= Exercise task =
Among the entries, which lines carry the string "image"? Copy each of them.

= Data for this task =

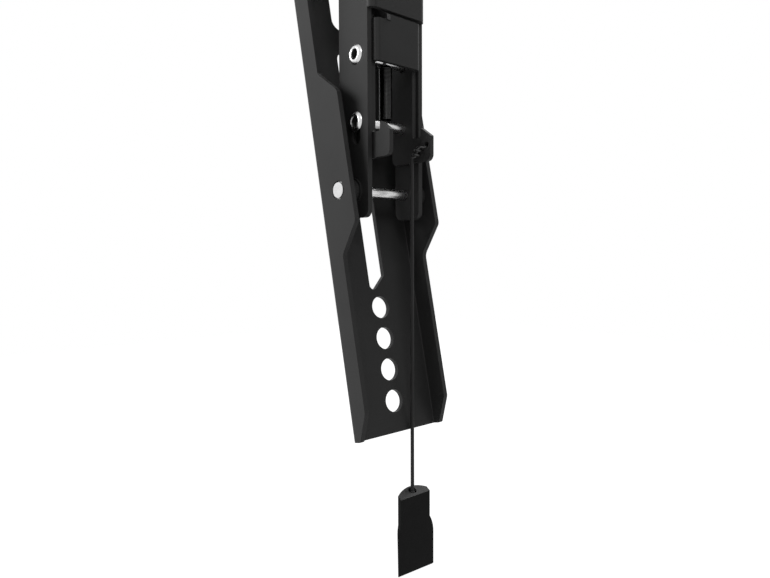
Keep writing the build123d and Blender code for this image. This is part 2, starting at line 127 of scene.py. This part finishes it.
# Modelling
MERGE_WITHIN = 0.000002     # points this close are one point
FLAT_WITHIN = radians(0.5)  # faces this flat are one face
SAME_LENGTH = 0.000001      # lengths that differ by less are taken as equal
SHARP_FROM = 35             # degrees, from here an edge is sharp
EDGE_ROUND = 0.00025        # how far the sharp edges are rounded
TAB_EDGE_ROUND = 0.0004
TURNED_SIDES = 40

# Light and floor
WORLD_LIGHT = 0.2
FLOOR_Z = -0.75
FLOOR_GLOW = 0.8     # under the object the rest of the floor's white is lit, and keeps its shadow
FLOOR_WHITE = 1.15
FLOOR_NEAR = 0.6
FLOOR_FAR = 1.6


# Shading

class Value:
    """One shader value. Arithmetic on it adds Math nodes to its finish."""

    def __init__(self, finish, socket):
        self.finish = finish
        self.socket = socket

    def _math(self, operation, a, b):
        return self.finish.node("ShaderNodeMath", {"operation": operation}, {0: a, 1: b})

    def __add__(self, other):
        return self._math("ADD", self, other)

    def __mul__(self, other):
        return self._math("MULTIPLY", self, other)

    __radd__ = __add__


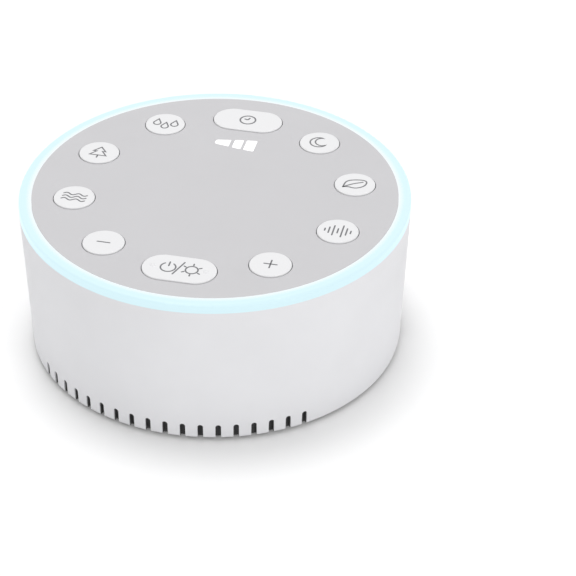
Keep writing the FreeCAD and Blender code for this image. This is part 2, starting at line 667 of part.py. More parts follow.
quarter = math.pi / 2
coil_angles = (steps_between(ANGLE_IN, ANGLE_DROP, quarter)
               + steps_between(ANGLE_DROP, ANGLE_LOW, quarter / 2)
               + steps_between(ANGLE_LOW, ANGLE_OUT, quarter) + [ANGLE_OUT])
states = [coil_state(angle) for angle in coil_angles]
coil_first = states[0][0] - states[0][1] * END_STRAIGHT
coil_last = states[-1][0] + states[-1][1] * END_STRAIGHT
coil_edges = [Part.LineSegment(coil_first, states[0][0]).toShape()]
for (spot_a, way_a), (spot_b, way_b) in zip(states, states[1:]):
    coil_edges += biarc(spot_a, way_a, spot_b, way_b)
coil_edges.append(Part.LineSegment(states[-1][0], coil_last).toShape())
coil, coil_line = tube(coil_edges, coil_first, states[0][1])
save("cord_coil", coil)

track = coil_line.discretize(Number=1500)
walked = [0.0]
for a, b in zip(track, track[1:]):
    walked.append(walked[-1] + (b - a).Length)
least = min((track[i] - track[j]).Length
            for i in range(0, len(track), 2) for j in range(i + 1, len(track))
            if walked[j] - walked[i] > 6 * CORD_R)
print("coil to itself, least gap", round(least - 2 * CORD_R, 3))

collar_face = Vector(0, COLLAR_END, PORT_Z)
lead_points = [collar_face] + [Vector(*p) for p in LEAD_POINTS]
lead_points += [coil_first - states[0][1] * LEAD_LAST_RUN, coil_first]
lead, lead_line = tube(rounded_run(lead_points, CURVE_SHARE), collar_face, Vector(0, 1, 0))
save("cord_lead", lead)

tail_points = [coil_last, coil_last + states[-1][1] * TAIL_FIRST_RUN] + [Vector(*p) for p in TAIL_POINTS]
tail, tail_line = tube(rounded_run(tail_points, CURVE_SHARE), coil_last, states[-1][1])
save("cord_tail", tail)
print("cord length", round(lead_line.Length + coil_line.Length + tail_line.Length, 1))

# Supply plug at the far end, lying on the surface
far_spot = tail_points[-1]
far_way = far_spot - tail_points[-2]
far_turn = math.degrees(math.atan2(far_way.y, far_way.x))


def far_placed(shape):
    """From a plug drawn along +Y at the origin to its place at the end of the cord."""
    return moved(turned(shape, far_turn - 90), far_spot.x, far_spot.y, far_spot.z)


relief = Part.makeCone(CORD_R + 0.25, FAR_RELIEF_R, FAR_RELIEF_LONG, Vector(), Vector(0, 1, 0))
save("far_plug_relief", far_placed(relief))
far_body_end = FAR_RELIEF_LONG + FAR_LONG
far_body = bar(FAR_W, FAR_H, FAR_RELIEF_LONG, far_body_end, 0, 1.6)
save("far_plug_body", far_placed(far_body))
shell_w, shell_h, shell_long = FAR_SHELL
far_shell = bar(shell_w, shell_h, far_body_end, far_body_end + shell_long, 0, 0.5)
inside = Part.makeBox(shell_w - 0.6, shell_long, shell_h - 0.6,
                      Vector(-shell_w / 2 + 0.3, far_body_end + 0.5, -shell_h / 2 + 0.3))
save("far_plug_shell", far_placed(far_shell.cut(inside)))
tongue = Part.makeBox(shell_w - 0.6, shell_long - 1.0, 1.9,
                      Vector(-shell_w / 2 + 0.3, far_body_end + 0.5, -shell_h / 2 + 0.3))
save("far_plug_tongue", far_placed(tongue))
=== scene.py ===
import math

import bmesh
import bpy
from mathutils import Matrix, Vector


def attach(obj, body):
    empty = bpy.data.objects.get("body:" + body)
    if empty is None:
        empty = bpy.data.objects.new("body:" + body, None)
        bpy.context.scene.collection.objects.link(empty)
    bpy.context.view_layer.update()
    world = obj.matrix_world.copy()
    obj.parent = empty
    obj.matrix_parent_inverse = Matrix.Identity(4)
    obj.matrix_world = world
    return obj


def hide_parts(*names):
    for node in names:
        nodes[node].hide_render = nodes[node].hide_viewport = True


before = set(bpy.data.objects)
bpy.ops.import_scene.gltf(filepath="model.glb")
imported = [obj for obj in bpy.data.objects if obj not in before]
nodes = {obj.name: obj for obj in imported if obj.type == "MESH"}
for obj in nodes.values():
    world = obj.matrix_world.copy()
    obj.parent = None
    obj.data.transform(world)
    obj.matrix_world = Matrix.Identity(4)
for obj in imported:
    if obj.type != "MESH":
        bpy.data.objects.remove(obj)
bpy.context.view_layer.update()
mm = 0.001
scene = bpy.context.scene
FULL_TURN = 2 * math.pi

# Camera: fitted to the photograph's ring, keys and outline
TURN = math.radians(12.251)
TILT = math.radians(35.257)
ROLL = math.radians(0.489)
FOCAL, SENSOR = 136.0, 36.0
AWAY, ACROSS, RAISED = 602.8 * mm, 19.495 * mm, 10.497 * mm
NEAREST, FARTHEST = 0.01, 20.0


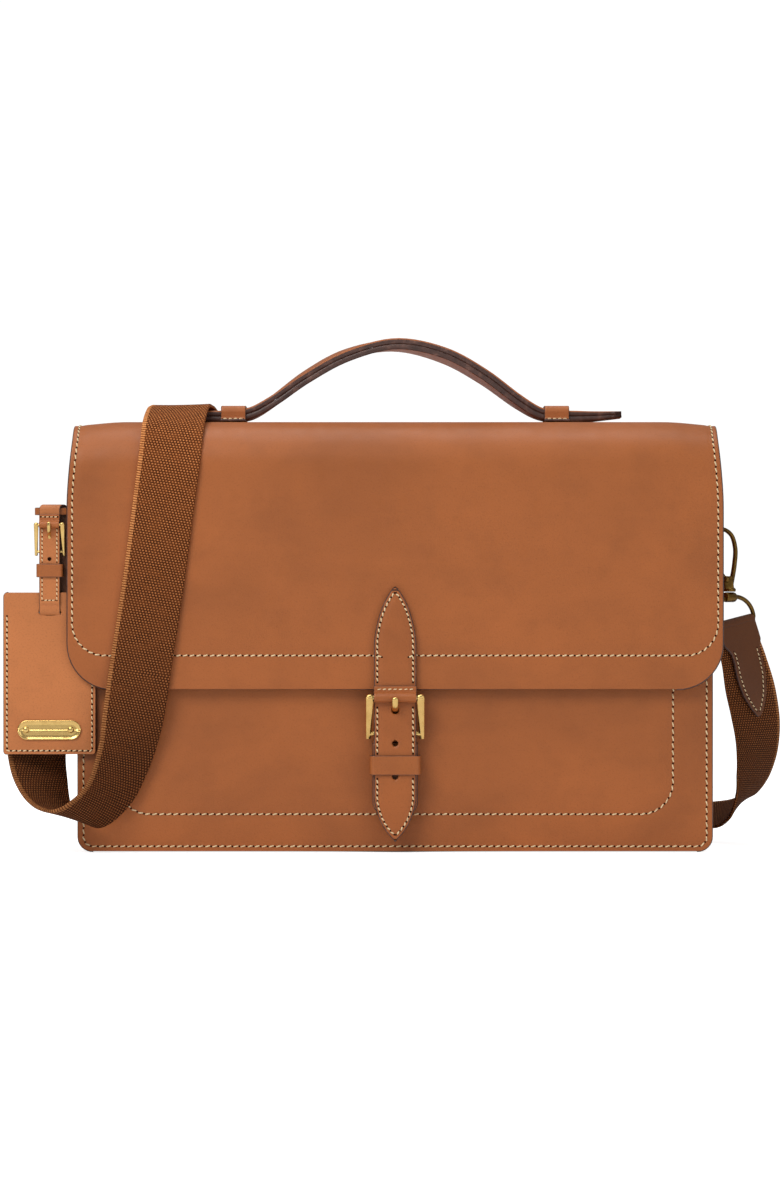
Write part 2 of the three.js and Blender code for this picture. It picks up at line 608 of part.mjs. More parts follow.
// Each row: the strap's centre, then the direction of its width.
const STRAP_RUN = [
  [[-216.7, 1.5, 133.4], [0.72, -0.67, -0.17]],
  [[-219.5, -2, 118], [0.79, -0.61, -0.08]],
  [[-223, -11, 98], [0.9, -0.4, 0]],
  [[-225.5, -22, 79], [0.97, -0.2, 0]],
  [[-224.1, -33, 59.1], [0.9, 0.43, -0.02]],
  [[-221.6, -39, 46.6], [0.83, 0.55, -0.04]],
  [[-217.4, -46, 35.6], [0.68, 0.73, -0.04]],
  [[-212.6, -54.5, 28.9], [0.54, 0.83, -0.09]],
  [[-207.6, -62.5, 25.7], [0.47, 0.87, -0.14]],
  [[-201, -64.5, 22.9], [0.53, 0.81, -0.24]],
  [[-194.3, -64.5, 22.7], [0.55, 0.75, -0.35]],
  [[-188.3, -64, 25.8], [0.56, 0.73, -0.4]],
  [[-182, -63, 31.2], [0.61, 0.7, -0.37]],
  [[-175.5, -62, 39.4], [0.7, 0.65, -0.3]],
  [[-169.8, -60.5, 52.8], [0.79, 0.57, -0.21]],
  [[-165.3, -59.3, 67.5], [0.87, 0.46, -0.16]],
  [[-162.3, -58, 84], [0.96, 0.22, -0.17]],
  [[-160, -57, 99], [0.98, 0.08, -0.17]],
  [[-158.3, -56.3, 112], [0.987, 0, -0.16]],
  [[-149.5, -55.6, 170], [0.987, 0, -0.16]],
  [[-142.3, -55.6, 226], [0.987, 0, -0.16]],
  [[-140, -56, 243], [0.987, 0.02, -0.14]],
  [[-138, -49.5, 264.5], [0.99, 0.1, -0.1]],
  [[-136, -27, 277], [0.99, 0.12, 0]],
  [[-134, 0, 279.4], [0.99, 0.12, 0]],
  [[-132, 27, 277], [0.99, 0.12, 0]],
  [[-130.5, 44.5, 268.5], [0.99, 0.11, 0.08]],
  [[-128, 48.6, 250], [0.98, 0, 0.18]],
  [[-121, 48.2, 220], [0.97, 0, 0.24]],
  [[-100, 48.4, 160], [0.92, 0, 0.38]],
  [[-62, 50, 98], [0.84, 0, 0.54]],
  [[-8, 53, 49], [0.6, 0, 0.8]],
  [[58, 56.5, 26], [0.2, -0.1, 0.97]],
  [[118, 60.5, 20.5], [0, -0.55, 0.83]],
  [[152, 66.5, 19.5], [0, -0.9, 0.42]],
  [[182, 70, 18.5], [-0.02, -1, -0.05]],
  [[207.7, 62, 17.2], [-0.09, -0.92, -0.37]],
  [[218.4, 49, 22.2], [-0.18, -0.95, -0.26]],
  [[226.1, 38, 32], [-0.4, -0.92, 0.01]],
  [[229.7, 29, 44.1], [-0.6, -0.8, 0.04]],
  [[231.3, 20, 56.9], [-0.71, -0.7, 0]],
  [[231.1, 13, 69.8], [-0.78, -0.62, -0.02]],
  [[229.5, 8, 82.1], [-0.84, -0.55, -0.04]],
  [[226.1, 4, 98.6], [-0.86, -0.51, -0.07]],
  [[221.5, 2, 118.6], [-0.78, -0.62, -0.1]],
  [[216.7, 1.5, 133.4], [-0.72, -0.67, -0.17]],
];

const RUN_CENTRES = new THREE.CatmullRomCurve3(STRAP_RUN.map(([c]) => new THREE.Vector3(...c)));
const RUN_WIDTHS = new THREE.CatmullRomCurve3(STRAP_RUN.map(([, a]) => new THREE.Vector3(...a)));

// Stations along the strap between two shares of its run.
function runStations(from, to, count, low, high, halfAt) {
  const stations = [];
  for (let i = 0; i <= count; i++) {
    const at = from + (to - from) * i / count;
    const across = RUN_WIDTHS.getPoint(at).normalize();
    stations.push({ centre: RUN_CENTRES.getPoint(at), across, half: halfAt(i / count), low, high });
  }
  return stations;
}

// A leather end: sewn to the strap's outer face, spear shaped, and rolled round the eye's bar.
function strapTab(side) {
  const half = WEBBING_WIDTH / 2 - 1.5;
  const reach = TAB_STEPS / RUN_STEPS;
  const pointed = (fromBar) => {
    const past = Math.max(fromBar - 0.25, 0) / 0.75;
    return Math.max(half * Math.sqrt(1 - past ** 1.6), 1.5);
  };
  const low = -WEBBING_THICKNESS / 2 - 4 * GAP;
  const high = low - TAB_THICKNESS;
  const middle = onEye(0, EYE_BAR_Z, side);
  const along = onEye(1, EYE_BAR_Z, side).sub(middle);
  const outward = new THREE.Vector3(side * Math.sin(EYE_TURN), -Math.cos(EYE_TURN), 0);
  const atBar = middle.clone().addScaledVector(outward, 0.45);
  const stations = side > 0
    ? runStations(1, 1 - reach, TAB_STEPS, low, high, pointed)
    : runStations(reach, 0, TAB_STEPS, low, high, (share) => pointed(1 - share));
  if (side > 0) stations.unshift({ ...stations[0], centre: atBar });
  else stations.push({ ...stations.at(-1), centre: atBar });
  const cylinder = (radius, length) => rod(
    middle.clone().addScaledVector(along, -length), middle.clone().addScaledVector(along, length), radius, 16);
  return cut(unite(strip(stations), cylinder(4.2, half)), cylinder(1.9, half + 10));
}

function addWebbing() {
  const low = -WEBBING_THICKNESS / 2;
  const flat = runStations(0, 1, RUN_STEPS, low, -low, () => WEBBING_WIDTH / 2);
  addPart('shoulder_webbing', strip(flat), COLOURS.webbing);
  for (const [name, side] of [['strap_tab_right', 1], ['strap_tab_left', -1]]) {
    addPart(name, strapTab(side), COLOURS.edge);
  }
}

// ---- luggage tag ----

function tagShape(inset) {
  const shape = roundedRect(TAG_LEFT + inset, TAG_RIGHT - inset, TAG_BOTTOM + inset, TAG_TOP - inset, 6, 14);
  const slot = roundedRect(TAG_STRAP_X - 8, TAG_STRAP_X + 8, 145, 150.6, 2.6);
  shape.holes.push(new THREE.Path(slot.getPoints(4)));
  return shape;
}

const TAG_MID = TAG_FRONT + TAG_LAYER;

function addTagBody() {
  addPart('tag_front', alongY(tagShape(0), TAG_FRONT, TAG_MID), COLOURS.leather);
  addPart('tag_back', alongY(tagShape(0), TAG_MID + GAP, TAG_MID + GAP + TAG_LAYER), COLOURS.leather);
  const plate = roundedRect(-234.6, -195.1, 70, 82.3, 6.1);
  for (const x of [-229.2, -201.4]) addHole(plate, x, 76.3, 1.3);
  addPart('tag_plate', alongY(plate, TAG_FRONT - GAP - 0.9, TAG_FRONT - GAP, 5), COLOURS.brass);
}

function addTagRivets() {
  for (const [name, x] of [['tag_rivet_left', -229.2], ['tag_rivet_right', -201.4]]) {
    const head = new THREE.Shape().absarc(x, 76.3, 2.1, 0, 2 * Math.PI);
    const top = TAG_FRONT - 2 * GAP - 0.9;
    addPart(name, alongY(head, top - 0.8, top, 5), COLOURS.brass);
  }
}

// The tag's own strap: a closed loop, down in front, through the tag's slot and up behind.
function addTagStrap() {
  const front = TAG_FRONT - GAP - TAG_STRAP_THICKNESS;
  const back = TAG_MID + GAP + TAG_LAYER + GAP;
  const wall = TAG_STRAP_THICKNESS;
  const outer = roundedRect(front, back + wall, TAG_STRAP_BOTTOM, TAG_STRAP_TOP, 1.5, 3.4);
  const inner = roundedRect(front + wall, back, TAG_STRAP_BOTTOM + wall, TAG_STRAP_TOP - wall, 0.5, 1.8);
  const hole = (z, halfHeight) => {
    const shape = new THREE.Shape().absellipse(TAG_STRAP_X, z, 1.3, halfHeight, 0, 2 * Math.PI);
    return alongY(shape, front - 1, front + wall + 0.5);
  };
  const loop = cut(
    alongX(outer, TAG_STRAP_X - TAG_STRAP_HALF, TAG_STRAP_X + TAG_STRAP_HALF, 4),
    alongX(inner, TAG_STRAP_X - 20, TAG_STRAP_X + 20, 4),
    hole(182.4, 1.3), hole(194.9, 3.6));
  addPart('tag_strap', loop, COLOURS.leather);

  const keeper = roundedRect(TAG_STRAP_X - 8.2, TAG_STRAP_X + 8.2, front - 1.6, back + wall + 1.6, 1.5);
  const room = roundedRect(TAG_STRAP_X - 6.9, TAG_STRAP_X + 6.9, front - 0.3, back + wall + 0.3, 0.6);
  addPart('tag_keeper', cut(alongZ(keeper, 171, 179.5, 3), alongZ(room, 160, 190, 3)), COLOURS.edge);
  addPart('tag_buckle_frame', buckleFrame(TAG_BUCKLE), COLOURS.bronze);
  addPart('tag_bar_wrap', barWrap(TAG_BUCKLE, front), COLOURS.leather);
  const line = [[-48.2, 188.6], [-48.2, 191.6], [-49.4, 194.8], [-51.6, 197.6], [-54.6, 199.9], [-56, 202.6], [-56, 205.4]];
  addPart('tag_prong', prong(TAG_BUCKLE, line, 0.75, 1.2, 1.8), COLOURS.bronze);
}

// A flat leather loop that hangs the tag's strap from the front of the left side ring.
function addTagLoop() {
  const corners = [[-221.6, -47.05], [-214.6, -47.05], [-207, -47.05], [-201.4, -45], [-199.3, -38], [-198.9, -28],
    [-198.9, -20], [-199.8, -16.2], [-202.6, -15.1], [-205.6, -16.4], [-206.7, -22], [-209.5, -32], [-214, -40.4],
    [-220.6, -41.9], [-223.6, -44.4]];
  const curve = new THREE.CatmullRomCurve3(corners.map(([x, y]) => new THREE.Vector3(x, y, 0)), true);
  const line = curve.getPoints(45).slice(0, -1);
  const bottom = TAG_STRAP_TOP - TAG_STRAP_THICKNESS - GAP - 4.8;
  const rings = line.map((point, i) => {
    const along = new THREE.Vector3().subVectors(line[(i + 1) % line.length], line.at(i - 1)).normalize();
    const side = new THREE.Vector3(along.y, -along.x, 0);
    return [[-0.7, 0], [0.7, 0], [0.7, 4.8], [-0.7, 4.8]].map(([out, up]) =>
      point.clone().addScaledVector(side, out).setZ(bottom + up));
  });
  addPart('tag_loop', skinRings(rings, true), COLOURS.leather);
}

addPanels();
addGusset();
addInside();
addFlap();
addClosureStrap();
addChape();
addStrapKeeper();
addBuckle();
addHandle();
addHandleKeeper('handle_keeper_left', -KEEPER_X);
addHandleKeeper('handle_keeper_right', KEEPER_X);
addSideHardware();
addWebbing();
addTagBody();
addTagRivets();
addTagStrap();
addTagLoop();

export default parts;
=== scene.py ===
"""The looks of a leather briefcase with a flap, an arched handle, a buckled closure strap,
a hooked shoulder strap and a luggage tag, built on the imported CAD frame. Metres, +Z up, front toward -Y."""

import math

import bmesh
import bpy
import numpy as np
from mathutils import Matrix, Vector


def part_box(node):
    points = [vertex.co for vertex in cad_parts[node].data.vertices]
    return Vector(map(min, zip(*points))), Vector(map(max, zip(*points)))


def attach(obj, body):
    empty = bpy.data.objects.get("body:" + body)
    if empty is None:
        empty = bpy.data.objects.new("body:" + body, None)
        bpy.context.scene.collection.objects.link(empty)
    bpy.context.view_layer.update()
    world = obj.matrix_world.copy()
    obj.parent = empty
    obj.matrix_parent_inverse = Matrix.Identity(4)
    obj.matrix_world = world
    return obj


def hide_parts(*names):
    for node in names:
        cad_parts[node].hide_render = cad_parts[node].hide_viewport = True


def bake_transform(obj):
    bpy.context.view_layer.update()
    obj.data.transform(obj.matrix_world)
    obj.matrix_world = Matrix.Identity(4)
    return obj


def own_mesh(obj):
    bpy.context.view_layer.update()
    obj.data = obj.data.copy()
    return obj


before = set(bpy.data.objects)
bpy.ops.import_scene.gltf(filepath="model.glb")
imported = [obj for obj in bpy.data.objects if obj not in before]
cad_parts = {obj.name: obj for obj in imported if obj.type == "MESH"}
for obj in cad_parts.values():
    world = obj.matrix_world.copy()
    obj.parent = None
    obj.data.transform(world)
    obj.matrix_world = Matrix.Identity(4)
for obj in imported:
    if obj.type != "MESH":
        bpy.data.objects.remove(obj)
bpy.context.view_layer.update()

MM = 0.001
CAMERA = (-0.0032, -2.4, 0.1582)
FLOOR_GLOW = 0.8
WORLD_LIGHT = 0.34
WORLD_SEEN = 1.05

# Colours, as the eye sees them, 0 to 255
SADDLE = (164, 92, 43)
SADDLE_DARK = (108, 57, 24)
EDGE_PAINT = (78, 52, 45)
THREAD = (238, 215, 172)
HOLE = (34, 19, 12)
EDGE_RUBBED = (116, 82, 70)
THREAD_PLY = (190, 156, 108)
THREAD_WORN = (203, 172, 122)
HOLE_SIDE = (44, 25, 15)
SUEDE = (137, 101, 70)
SADDLE_LIGHT = (190, 115, 64)
TAB = (98, 52, 17)
TAB_DARK = (56, 27, 9)
KEEPER = (164, 93, 44)
KEEPER_DARK = (104, 56, 28)
WEB_DARK = (74, 38, 15)
WEB_MID = (174, 97, 48)
WEB_GOLD = (240, 163, 100)
BRASS = (228, 193, 122)
BRASS_DULL = (190, 146, 78)
BRASS_AGED = (122, 92, 44)
BRASS_PATINA = (62, 44, 22)
BOARD = (128, 112, 92)


def box_of(name):
    """The low and high corners of a CAD node's box, in millimetres."""
    return [np.array(corner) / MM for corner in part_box(name)]


# The hide that makes the flap and, below the hinge, the back panel: its section in Y and Z
HIDE_FRONT, HIDE_EDGE = box_of("flap")[0][1:]
HIDE_TOP = box_of("flap")[1][2]
HIDE_BACK = box_of("back_panel")[1][1]
FRONT_BEND = 28.0
BACK_BEND = 13.0
FLAP_HALF = box_of("flap")[1][0]
FLAP_TOP_HALF = FLAP_HALF - 3.0
FLAP_THICKNESS = 3.2
FLAP_CORNER = 28.0
PANEL_HALF, _, PANEL_TOP = box_of("front_panel")[1]
PANEL_THICKNESS = 2.4
PANEL_CORNER = 9.0
GUSSET_PULL = 3.2
SEAM_Y = 22.0

# The webbing's weave: one float's width and length, and half of the width between the ribbed edges
FLOAT_WIDE = 1.95
FLOAT_LONG = 1.55
PLAIN_HALF = 18.1

# Stitching
PITCH = 4.2
STRAP_PITCH = 3.4
THREAD_RADIUS = 0.46


# ---- small geometry tools; lengths are in millimetres until a shell is made ----


def smooth(value, low, high):
    """0 below low, 1 above high, and smooth between."""
    t = np.clip((np.asarray(value, float) - low) / (high - low), 0, 1)
    return t * t * (3 - 2 * t)


def unit(vectors):
    """The vectors at length 1."""
    vectors = np.asarray(vectors, float)
    return vectors / np.maximum(np.linalg.norm(vectors, axis=-1, keepdims=True), 1e-12)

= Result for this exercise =
Keep writing the build123d and Blender code for this image. This is part 2, starting at line 127 of scene.py. This part finishes it.
Keep writing the FreeCAD and Blender code for this image. This is part 2, starting at line 667 of part.py. More parts follow.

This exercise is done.